Art & Exhibitions
Artists Pull Work from 9th Berlin Biennale in Dispute over Authorship
The artists see it as a "dismissal" of their labor.
The artists see it as a "dismissal" of their labor.
Naomi Rea ShareShare This Article
In a controversial move, Melbourne-based studio practice Rare Candy and several of their collaborators have removed their work from Centre for Style’s Dress Rehearsal project in the 9th Berlin Biennale due to lack of clear indication of the authorship of the work.
In an open letter penned by the collective and shared on e-flux conversations, Rare Candy—naming their collaborators as Alden Epp, Spencer Lai, Natasha Madden, Ander Rennick, and Amber Wright—claimed the artists and their work were credited incorrectly both internally from official sources, and externally in media coverage of the event, calling it “an almost complete dismissal of the authorship of our contribution to the biennale.”
The letter defends the difficult decision to reclaim the work, stating, “The decision came from our refusal to accept the conditions we faced exhibiting our work in the biennale—conditions we sadly felt did not honor the many sacrifices we had made in order to participate.”
The installation, which included handcrafted artifacts and accessories as well as a video work, was presented in the mezzanine of the Akademie der Künste—one of the five locations of the 9th Berlin Biennale—where a performance of a fashion show by Centre for Style took place during the opening weekend. Some details from the installation before its removal can be found on Rare Candy’s Instagram, along with their preferred manner of clearly indicating the individual artists’ names:
The group took issue with the installation repeatedly being framed in umbrella terms such as “community” and “collaboration,” which they said failed to adequately recognize true authorship. In the context of the biennial, they felt their work was subsumed under banners that “drew capital from [their] labor yet neglected to acknowledge from where, or whom, it had come.”
Rare Candy, whose label frames commercial fashion design within the context of art practice, removed the contribution despite efforts to retroactively rectify the negligence, elaborating, “the dissolving of our work into an anonymous display […] only served to blur the distinct voices within.”
The withdrawal of the work from the 9th Berlin biennale is intended as a statement to remind the artistic community of the necessity “to resist the co-option of artistic labor that can occur when art is decontextualized from its community and repurposed to accommodate an overriding curatorial agenda, or in this case, several.”
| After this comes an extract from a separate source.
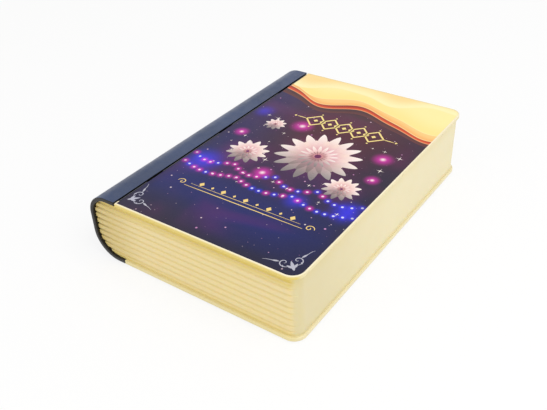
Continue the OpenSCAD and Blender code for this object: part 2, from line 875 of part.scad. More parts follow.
module diffuser_sheet() {
    color("#fbfbf4")
    difference() {
        span([diffuser_x0, -diffuser_y, z_ceiling - diffuser_t], [diffuser_x1, diffuser_y, z_ceiling]);
        for (p = diffuser_pegs)
            translate([p[0], p[1], z_ceiling - diffuser_t - past])
                cylinder(h = diffuser_t + 2 * past, d = diffuser_peg_d + 2 * magnet_play);
    }
}

// ---------- control board and ports ----------

module control_board() {
    color("#2f6b45")
    difference() {
        span([ctrl_x0, ctrl_y0, z_ctrl], [ctrl_x1, ctrl_y1, z_ctrl_top]);
        for (p = ctrl_posts)
            translate([p[0], p[1], z_ctrl - past])
                cylinder(h = pcb_t + 2 * past, d = small_screw_d + 2 * screw_play);
    }
}

module control_board_screws() {
    color("#8f949c")
    for (p = ctrl_posts)
        translate([p[0], p[1], z_ctrl_top]) pan_screw(small_screw_d, small_screw_l - 1.4);
}

// Charger chip, lamp driver, coil, capacitors and the lead sockets
module board_chips() {
    color("#222428")
    translate([ctrl_x0, ctrl_y0, z_ctrl_top]) {
        translate([ctrl_w / 4, ctrl_l * 0.3, 0]) cube([chip_w, chip_w * 0.8, chip_h]);
        translate([ctrl_w * 0.56, ctrl_l * 0.4, 0]) cube([chip_w * 0.8, chip_w * 0.8, chip_h * 0.8]);
        translate([ctrl_w / 3, ctrl_l * 0.56, 0]) cylinder(h = coil_h, d = coil_d);
        for (i = [0 : 3])
            translate([ctrl_w * (0.53 + 0.08 * i), ctrl_l * 0.65, 0])
                cube([chip_w / 3, chip_w / 5, chip_h / 2]);
        for (x = [battery_socket_x, led_socket_x])
            translate([x - socket_w / 2, socket_inset, 0]) cube([socket_w, socket_w * 0.8, socket_h]);
    }
}

module usb_socket() {
    y1 = block_y - 0.6;
    shell_t = 0.3;
    color("#b4b8be")
    translate([usb_x, y1, z_usb]) rotate([90, 0, 0]) {
        difference() {
            linear_extrude(usb_l) pill(usb_w, usb_h);
            translate([0, 0, -past]) linear_extrude(usb_l - 1 + past)
                pill(usb_w - 2 * shell_t, usb_h - 2 * shell_t);
        }
        translate([-3.3, -0.35, 0.4]) cube([6.6, 0.7, usb_l - 1]);
    }
}

// Flat shape with round ends
module pill(w, h) {
    square([w - h, h], center = true);
    for (side = [-1, 1])
        translate([side * (w - h) / 2, 0]) circle(h / 2);
}

module charge_led() {
    color("#f3f3f3")
    translate([lamp_x - 1.2, room_y - flange_t - 4.6, z_ctrl_top]) cube([2.4, 2, 2.6]);
}

module light_pipe() {
    y0 = room_y - flange_t - 2.5;
    color("#e9f4f8")
    translate([lamp_x, block_y - 0.1, z_ctrl_top + 1.4]) rotate([90, 0, 0])
        cylinder(h = block_y - 0.1 - y0, d = pipe_d);
}

module port_plate() {
    slot_w = knob_w + slide_travel + 2 * knob_play;
    color("#23263a")
    difference() {
        union() {
            span([port_x - port_w / 2, room_y - eps, port_z - port_h / 2],
                [port_x + port_w / 2, block_y, port_z + port_h / 2]);
            span([port_x - port_w / 2 - flange_w, room_y - flange_t, port_z - port_h / 2 - flange_w],
                [port_x + port_w / 2 + flange_w, room_y, port_z + port_h / 2 + flange_w]);
        }
        translate([usb_x, block_y + past, z_usb]) rotate([90, 0, 0])
            linear_extrude(wall_t + flange_t + 2 * past) pill(usb_w + 0.4, usb_h + 0.4);
        translate([lamp_x, block_y + past, z_ctrl_top + 1.4]) rotate([90, 0, 0])
            cylinder(h = wall_t + flange_t + 2 * past, d = pipe_d + 2 * magnet_play);
        span([switch_x - slot_w / 2, room_y - flange_t - past, z_knob - knob_h / 2 - knob_play],
            [switch_x + slot_w / 2, block_y + past, z_knob + knob_h / 2 + knob_play]);
    }
}

module switch_body() {
    slot_w = knob_w + slide_travel + 2 * knob_play;
    color("#30343a")
    difference() {
        span([switch_x - switch_w / 2, switch_y0, z_ctrl_top],
            [switch_x + switch_w / 2, switch_y0 + switch_d, z_ctrl_top + switch_h]);
        span([switch_x - slot_w / 2, switch_y0 + switch_d - knob_tail - knob_play,
                z_knob - knob_h / 2 - knob_play],
            [switch_x + slot_w / 2, switch_y0 + switch_d + past, z_knob + knob_h / 2 + knob_play]);
    }
}

module switch_knob() {
    x0 = switch_x - (knob_w + slide_travel) / 2;
    color("#e8e2cc")
    span([x0, switch_y0 + switch_d - knob_tail, z_knob - knob_h / 2],
        [x0 + knob_w, block_y + knob_reach, z_knob + knob_h / 2]);
}

// ---------- battery ----------

module battery_cell() {
    color("#3f78b5")
    translate([cell_x, cell_y1, cell_z]) rotate([90, 0, 0]) cylinder(h = cell_l, d = cell_d);
}

module battery_holder() {
    color("#26282c")
    difference() {
        union() {
            intersection() {
                translate([cell_x, holder_y1, cell_z]) rotate([90, 0, 0])
                    cylinder(h = holder_y1 - holder_y0, r = cradle_r);
                span([cell_x - cradle_r, holder_y0, z_floor], [cell_x + cradle_r, holder_y1, cell_z]);
            }
            span([low_round_x + 0.5, holder_y0, z_floor],
                [cell_x + cradle_r, holder_y1, cell_z - cradle_r + 4]);
        }
        translate([cell_x, holder_y1 - holder_end, cell_z]) rotate([90, 0, 0])
            cylinder(h = holder_y1 - holder_y0 - 2 * holder_end, r = cell_r + cell_play);
        for (y = holder_screw_ys)
            translate([holder_screw_x, y, z_base]) cylinder(h = holder_screw_l + 0.4, d = small_screw_d);
    }
}

module battery_contacts() {
    color("#c9ccd0")
    for (y = [holder_y0 + holder_end, holder_y1 - holder_end - contact_t])
        translate([cell_x - contact_w / 2, y, cell_z - contact_h]) cube([contact_w, contact_t, contact_h]);
    color("#c9ccd0")
    for (y = [cell_y0, cell_y1 + contact_spring])
        translate([cell_x, y, cell_z - contact_h / 2]) rotate([90, 0, 0])
            cylinder(h = contact_spring, d = contact_d);
}

module holder_screws() {
    color("#8f949c")
    for (y = holder_screw_ys)
        translate([holder_screw_x, y, z_base + head_sink]) countersunk_screw(small_screw_d, holder_screw_l);
}

// ---------- leads ----------

module battery_lead() {
    z_wire = cell_z - contact_h + 3;
    color("#c0392b")
    for (k = [-1, 1]) {
        from_x = cell_x + 3 + k;
        to_x = ctrl_x0 + battery_socket_x + k;
        turn_y = holder_y1 + 4 - k;
        wire([
            [from_x, holder_y1 - eps, z_wire],
            [from_x, turn_y, z_wire],
            [to_x, turn_y, z_wire],
            [to_x, turn_y, z_socket],
            [to_x, ctrl_y0 + socket_inset + eps, z_socket]
        ]);
    }
}

module led_lead() {
    x = ctrl_x0 + led_socket_x;
    color("#e8e2cc")
    for (k = [-1, 1])
        wire([
            [x + k, ctrl_y0 + socket_inset + eps, z_socket],
            [x + k, ctrl_y0 - 3, z_socket],
            [x + k, ctrl_y0 - 3, z_led + eps]
        ], 1);
}

module button_lead() {
    x = button_pcb_x0 + 2;
    y = ctrl_y0 + 8;
    color("#3a3f46")
    for (k = [0 : 2])
        wire([[x, y + 1.5 * k, z_ctrl_top - eps], [x, y + 1.5 * k, z_button_pcb + eps]], 1);
}

// ---------- feet and case screws ----------

module rubber_feet() {
    color("#3c3f44")
    for (p = foot_posts)
        translate([p[0], p[1], 0]) cylinder(h = z_base + foot_recess, d = foot_d);
}

module case_screws() {
    color("#8f949c")
    for (p = case_posts)
        translate([p[0], p[1], z_base + head_sink]) countersunk_screw(case_screw_d, case_screw_l);
}

module spine_screws() {
    color("#8f949c")
    for (y = spine_screw_ys)
        translate([spine_screw_x, y, z_base + head_sink]) countersunk_screw(case_screw_d, case_screw_l);
}

base_board();
page_block();
spine_shell();
cover_board();
cover_panel();
cover_liner();
cover_rail();
hinge_leaves();
hinge_pin();
hinge_screws();
cover_magnets();
catch_magnets();
rest_pads();
diffuser_sheet();
reflector_sheet();
led_board();
leds();
led_board_screws();
control_board();
control_board_screws();
board_chips();
usb_socket();
charge_led();
light_pipe();
port_plate();
switch_body();
switch_knob();
mode_button();
dimmer_button();
button_board();
button_board_screws();
tact_switches();
reed_switch();
battery_cell();
battery_holder();
battery_contacts();
holder_screws();
battery_lead();
led_lead();
button_lead();
rubber_feet();
case_screws();
spine_screws();
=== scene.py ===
"""Looks of the folding book lamp: printed cover, opal page block, its working parts and the studio."""

import itertools
import math
import random

import bmesh
import bpy
from bpy.props import (
    FloatProperty,
    FloatVectorProperty,
    IntProperty,
    PointerProperty,
)
from mathutils import Matrix, Vector


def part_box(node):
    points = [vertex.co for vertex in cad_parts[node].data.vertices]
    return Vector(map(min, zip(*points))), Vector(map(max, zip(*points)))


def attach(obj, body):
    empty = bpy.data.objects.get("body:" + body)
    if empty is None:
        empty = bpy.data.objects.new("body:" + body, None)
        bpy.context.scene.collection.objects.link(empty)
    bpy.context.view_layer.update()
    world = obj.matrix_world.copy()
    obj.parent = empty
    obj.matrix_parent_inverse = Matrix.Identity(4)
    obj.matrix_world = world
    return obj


bl_info = {
    "name": "Folding book lamp looks",
    "version": (1, 0, 0),
    "blender": (4, 5, 0),
    "location": "3D View > Sidebar > Book Lamp",
    "description": "Dresses the packed book lamp with its print, plastics, metals and studio",
    "category": "Object",
}

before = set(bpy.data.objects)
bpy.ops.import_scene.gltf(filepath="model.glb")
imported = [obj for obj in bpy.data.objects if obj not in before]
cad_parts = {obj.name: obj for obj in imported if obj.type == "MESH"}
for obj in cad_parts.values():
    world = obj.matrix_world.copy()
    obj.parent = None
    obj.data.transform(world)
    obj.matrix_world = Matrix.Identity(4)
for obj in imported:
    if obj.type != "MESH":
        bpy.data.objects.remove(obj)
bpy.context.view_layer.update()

MM = 0.001

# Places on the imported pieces, in millimetres of the lamp's own frame
PANEL_LOW, PANEL_HIGH = (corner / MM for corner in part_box("cover_panel"))
PANEL_MID = (PANEL_LOW + PANEL_HIGH) / 2
PANEL_TOP = PANEL_HIGH.z
PICTURE_MIDDLE = (PANEL_MID.x, PANEL_MID.y, 0.0)
BLOCK_LOW, BLOCK_HIGH = (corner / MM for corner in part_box("page_block"))
BLOCK_MID = (BLOCK_LOW + BLOCK_HIGH) / 2
DECK_TOP = BLOCK_HIGH.z
COVER_LOW, COVER_TOP = (corner.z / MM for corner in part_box("cover_board"))
SPINE_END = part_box("spine_shell")[1].y / MM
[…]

Gone but not forgotten, upstairs in the Akademie der Künste, their absence is conspicuous, as among the remnants of the extricated installation sit empty glass vitrines coated in dust, hair, and greasy fingerprints where the doors have been opened to remove the work.
Behind the glass, a small message reads:
This is the remainder of Rare Candy’s contribution to Centre for Style’s Dress Rehearsal in the 9th Berlin Biennale. Together with our contributors Alden Epp, Spencer Lai, Natasha Madden, Misty Pollen, Ander Rennick, and Amber Wright, we have made the decision to reclaim our proposed work.
A blank monitor, originally intended to screen Rare Candy, Epp, Lai, and Wright’s 16-minute collaborative film, entitled Don’t mutilate my mink, also sits, unblinking. The empty display is a testament to the collective’s continued involvement in the show, now as a political statement about the false appropriation of artists’ work.
The reclaimed work has been returned to Melbourne where it is planned to restage the original contribution to the biennale while highlighting the role of the contributors who produced it.
UPDATE: The collective DIS, who curated the 9th Berlin Biennale, has replied to artnet News’ request for a comment, saying:
To be clear, we invited Centre for Style to organize an exhibition within the exhibition. One of the participants was Rare Candy, who in turn, invited a group of collaborators. Errors in representation and crediting were made, and we support Rare Candy’s decision to remove the work from the Biennale. We will be featuring the existing installation as well as the reclaimed work and performance documentation on the Berlin Biennale website soon.